I will never forget the day I beat a five-year-old at Chutes and Ladders. I'd been babysitting for a family and the youngest daughter and I were playing the game. We played so many times I wanted to plunge myself out the little girl's second story bedroom window. I kept letting her win, and decided I'd win once so that she really appreciated winning and didn't get suspcious that I was letting her win.

Just then her mother came in and was visibly disturbed that I'd won the game. Later, she told me they let their kids win the games. I can't tell you how ridiculous I felt, I didn't want to beat a five-year-old, I was trying to make the game more realistic for her. But the mother didn't give me a chance to explain and was obviously annoyed with the situation.

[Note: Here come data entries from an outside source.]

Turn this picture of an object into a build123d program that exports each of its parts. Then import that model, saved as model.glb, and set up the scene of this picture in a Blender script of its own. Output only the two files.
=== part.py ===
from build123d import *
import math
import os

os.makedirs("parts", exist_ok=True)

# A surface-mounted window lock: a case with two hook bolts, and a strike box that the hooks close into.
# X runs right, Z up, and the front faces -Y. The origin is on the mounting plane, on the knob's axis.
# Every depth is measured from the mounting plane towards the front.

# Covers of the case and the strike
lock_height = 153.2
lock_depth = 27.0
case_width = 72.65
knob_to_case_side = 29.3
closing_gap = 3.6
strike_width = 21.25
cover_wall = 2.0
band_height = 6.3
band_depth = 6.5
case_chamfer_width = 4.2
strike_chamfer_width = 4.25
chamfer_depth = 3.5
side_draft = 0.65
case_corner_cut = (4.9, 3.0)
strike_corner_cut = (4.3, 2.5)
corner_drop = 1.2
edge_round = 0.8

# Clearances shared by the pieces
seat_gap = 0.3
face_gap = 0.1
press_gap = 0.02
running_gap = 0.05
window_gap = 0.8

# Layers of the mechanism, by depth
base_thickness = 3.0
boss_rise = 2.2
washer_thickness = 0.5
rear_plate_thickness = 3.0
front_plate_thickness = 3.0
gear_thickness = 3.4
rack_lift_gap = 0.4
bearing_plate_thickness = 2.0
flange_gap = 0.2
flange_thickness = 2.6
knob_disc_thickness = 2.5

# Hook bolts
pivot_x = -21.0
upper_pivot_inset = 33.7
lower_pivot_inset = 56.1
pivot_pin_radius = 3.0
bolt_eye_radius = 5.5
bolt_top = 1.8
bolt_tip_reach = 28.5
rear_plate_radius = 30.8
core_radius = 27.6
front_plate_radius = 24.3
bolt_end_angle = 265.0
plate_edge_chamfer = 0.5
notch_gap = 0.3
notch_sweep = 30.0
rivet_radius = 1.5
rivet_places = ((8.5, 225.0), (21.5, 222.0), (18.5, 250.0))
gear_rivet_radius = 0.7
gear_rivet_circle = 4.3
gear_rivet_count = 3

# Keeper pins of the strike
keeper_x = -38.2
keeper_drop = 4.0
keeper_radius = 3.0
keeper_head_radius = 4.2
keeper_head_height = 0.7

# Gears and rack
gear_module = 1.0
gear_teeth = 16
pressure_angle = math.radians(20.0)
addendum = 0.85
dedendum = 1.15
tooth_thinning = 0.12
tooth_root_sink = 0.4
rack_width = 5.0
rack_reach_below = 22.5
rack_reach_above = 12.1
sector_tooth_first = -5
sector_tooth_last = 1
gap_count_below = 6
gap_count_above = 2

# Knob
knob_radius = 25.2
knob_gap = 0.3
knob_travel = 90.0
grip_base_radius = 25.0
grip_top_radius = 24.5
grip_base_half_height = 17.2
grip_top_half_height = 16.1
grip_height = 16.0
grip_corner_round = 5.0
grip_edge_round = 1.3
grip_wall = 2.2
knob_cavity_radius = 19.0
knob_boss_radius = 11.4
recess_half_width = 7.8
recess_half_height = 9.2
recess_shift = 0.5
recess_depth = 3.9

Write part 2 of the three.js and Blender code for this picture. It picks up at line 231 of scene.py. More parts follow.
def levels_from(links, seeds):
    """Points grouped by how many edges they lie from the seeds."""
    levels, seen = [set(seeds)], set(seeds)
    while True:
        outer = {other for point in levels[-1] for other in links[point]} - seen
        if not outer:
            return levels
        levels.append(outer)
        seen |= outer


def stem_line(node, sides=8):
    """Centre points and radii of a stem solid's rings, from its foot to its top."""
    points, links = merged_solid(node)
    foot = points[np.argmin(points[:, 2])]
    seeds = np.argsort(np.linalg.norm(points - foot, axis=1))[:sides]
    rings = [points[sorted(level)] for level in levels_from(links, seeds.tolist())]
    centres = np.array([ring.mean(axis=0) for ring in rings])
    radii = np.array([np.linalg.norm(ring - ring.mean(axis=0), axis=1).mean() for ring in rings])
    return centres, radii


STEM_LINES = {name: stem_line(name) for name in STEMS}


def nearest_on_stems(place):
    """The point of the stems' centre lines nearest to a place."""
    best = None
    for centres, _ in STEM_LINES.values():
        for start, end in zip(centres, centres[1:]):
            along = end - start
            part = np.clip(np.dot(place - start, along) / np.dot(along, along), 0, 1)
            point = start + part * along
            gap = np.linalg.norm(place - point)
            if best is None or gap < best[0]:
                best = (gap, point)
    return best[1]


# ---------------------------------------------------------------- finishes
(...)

When my husband and I play games with our kids we don't generally 'let them win', the games we play are simple games of chance and they get plenty of turns winning simply based on their ability to count and avoid pitfalls. If my son is losing our game over and over I'll sometimes make sure he wins and then other times I just want the pain of the neverending Candyland game end by stacking the deck so the torture will end.

So I've been thinking about this a lot, why don't I just let my kids win everytime? Isn't it good for their self-esteem? First of all, my kids would notice if we let them win everytime and they'd start to realize we were letting them. How is that good for self esteem. Also, learning how to lose as gracefully as you win is an important lesson before they start playing games with their peers who are definitely not going to let them win.

Besides all that, I rule at Uno and there is no way some seven-year-old is going to beat me.

I'm kidding.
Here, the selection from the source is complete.